▶ _WHAT TO DO_: Please quote exactly the opening lines of the data, from the first line to the one where "from mathutils import Vector" appears.

# # #

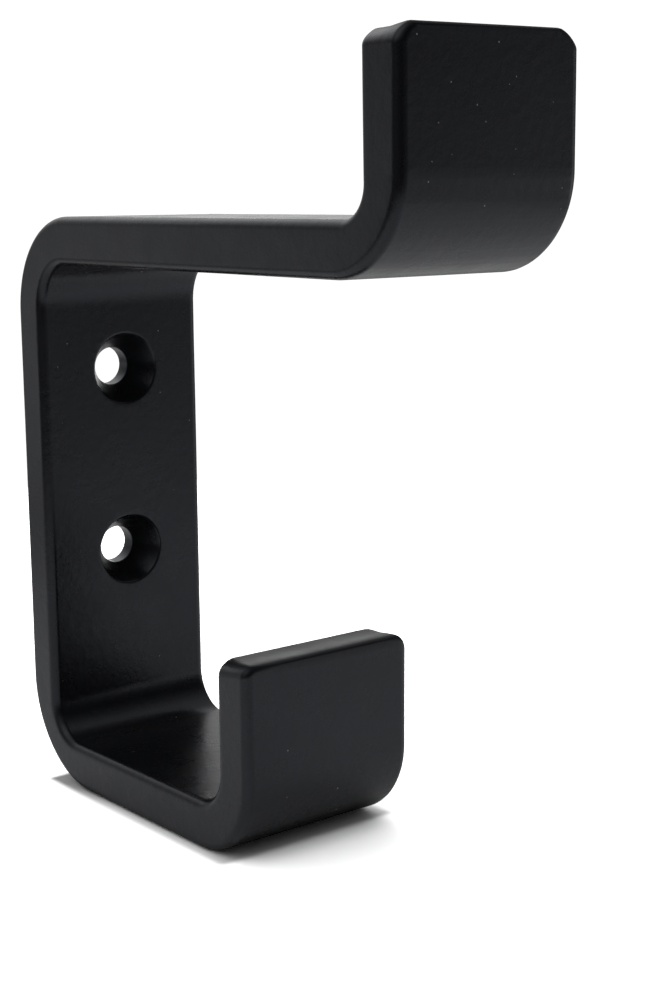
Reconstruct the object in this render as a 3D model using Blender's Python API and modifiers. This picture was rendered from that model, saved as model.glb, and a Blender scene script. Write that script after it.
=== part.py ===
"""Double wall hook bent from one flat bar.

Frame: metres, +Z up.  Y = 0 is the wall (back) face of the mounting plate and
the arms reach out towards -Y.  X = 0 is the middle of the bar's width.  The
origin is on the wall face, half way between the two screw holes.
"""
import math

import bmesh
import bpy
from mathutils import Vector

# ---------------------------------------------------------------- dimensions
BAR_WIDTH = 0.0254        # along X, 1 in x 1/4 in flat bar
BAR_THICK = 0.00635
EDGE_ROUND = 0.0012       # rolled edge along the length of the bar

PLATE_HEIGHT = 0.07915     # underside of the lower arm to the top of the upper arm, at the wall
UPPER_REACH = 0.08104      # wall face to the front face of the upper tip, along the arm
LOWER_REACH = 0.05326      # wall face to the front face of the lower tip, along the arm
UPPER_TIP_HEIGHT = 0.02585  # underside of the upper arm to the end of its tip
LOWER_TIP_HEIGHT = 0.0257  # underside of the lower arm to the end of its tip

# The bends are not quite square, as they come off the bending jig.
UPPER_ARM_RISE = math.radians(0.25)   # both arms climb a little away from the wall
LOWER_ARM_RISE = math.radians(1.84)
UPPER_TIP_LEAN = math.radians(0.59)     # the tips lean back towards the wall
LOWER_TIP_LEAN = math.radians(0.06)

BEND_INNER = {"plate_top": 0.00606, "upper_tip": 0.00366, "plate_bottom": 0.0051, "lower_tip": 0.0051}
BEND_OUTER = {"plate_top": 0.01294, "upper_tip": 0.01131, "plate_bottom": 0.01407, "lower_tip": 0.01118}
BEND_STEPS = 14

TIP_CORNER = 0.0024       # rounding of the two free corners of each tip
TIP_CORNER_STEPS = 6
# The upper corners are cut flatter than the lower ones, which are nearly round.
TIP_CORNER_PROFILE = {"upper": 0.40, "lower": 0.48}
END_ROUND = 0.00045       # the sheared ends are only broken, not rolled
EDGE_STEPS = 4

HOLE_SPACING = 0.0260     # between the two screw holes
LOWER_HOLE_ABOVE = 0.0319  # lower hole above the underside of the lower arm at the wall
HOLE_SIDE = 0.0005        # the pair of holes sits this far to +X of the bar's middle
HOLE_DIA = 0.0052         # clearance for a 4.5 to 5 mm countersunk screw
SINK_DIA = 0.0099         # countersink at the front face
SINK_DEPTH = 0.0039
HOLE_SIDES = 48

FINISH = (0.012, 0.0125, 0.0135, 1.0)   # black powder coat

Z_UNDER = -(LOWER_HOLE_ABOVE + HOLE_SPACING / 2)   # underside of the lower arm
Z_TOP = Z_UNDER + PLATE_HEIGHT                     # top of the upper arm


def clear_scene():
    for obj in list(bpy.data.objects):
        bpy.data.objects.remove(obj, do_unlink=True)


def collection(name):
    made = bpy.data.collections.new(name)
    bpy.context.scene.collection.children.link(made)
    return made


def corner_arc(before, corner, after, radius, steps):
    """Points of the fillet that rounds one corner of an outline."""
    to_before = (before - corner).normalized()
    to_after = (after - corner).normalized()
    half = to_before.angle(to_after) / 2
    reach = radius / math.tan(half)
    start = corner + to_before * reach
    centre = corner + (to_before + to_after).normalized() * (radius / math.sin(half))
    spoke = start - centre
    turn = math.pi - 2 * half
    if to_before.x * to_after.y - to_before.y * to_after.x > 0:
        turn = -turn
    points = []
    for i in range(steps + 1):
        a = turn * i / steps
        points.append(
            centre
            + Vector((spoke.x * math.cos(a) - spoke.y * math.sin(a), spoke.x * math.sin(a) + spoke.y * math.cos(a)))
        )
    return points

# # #

▶ _FINISHED EXERCISE_:
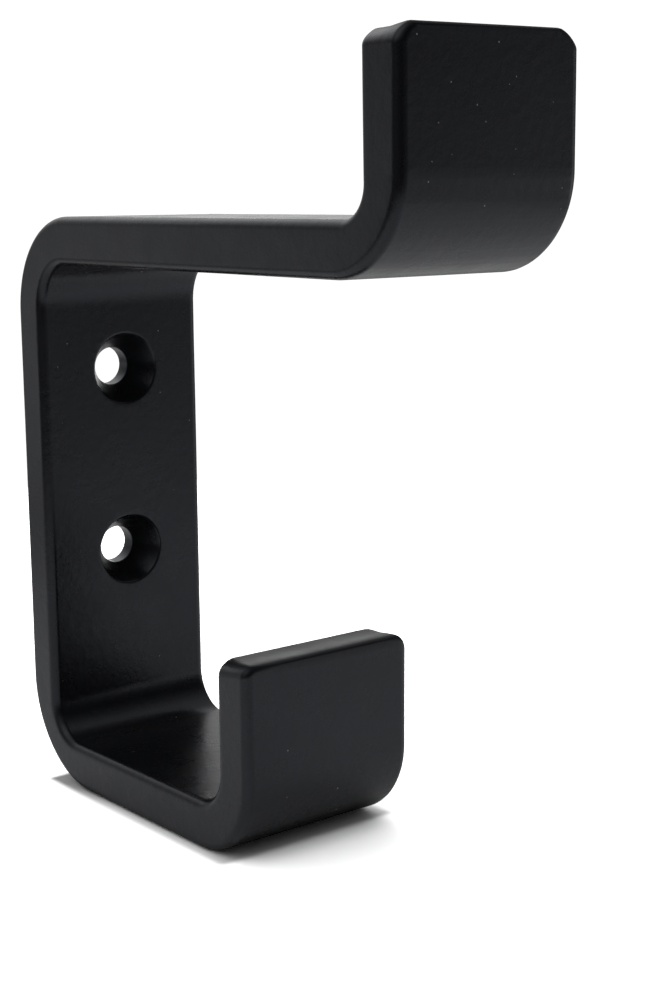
Reconstruct the object in this render as a 3D model using Blender's Python API and modifiers. This picture was rendered from that model, saved as model.glb, and a Blender scene script. Write that script after it.
=== part.py ===
"""Double wall hook bent from one flat bar.

Frame: metres, +Z up.  Y = 0 is the wall (back) face of the mounting plate and
the arms reach out towards -Y.  X = 0 is the middle of the bar's width.  The
origin is on the wall face, half way between the two screw holes.
"""
import math

import bmesh
import bpy
from mathutils import Vector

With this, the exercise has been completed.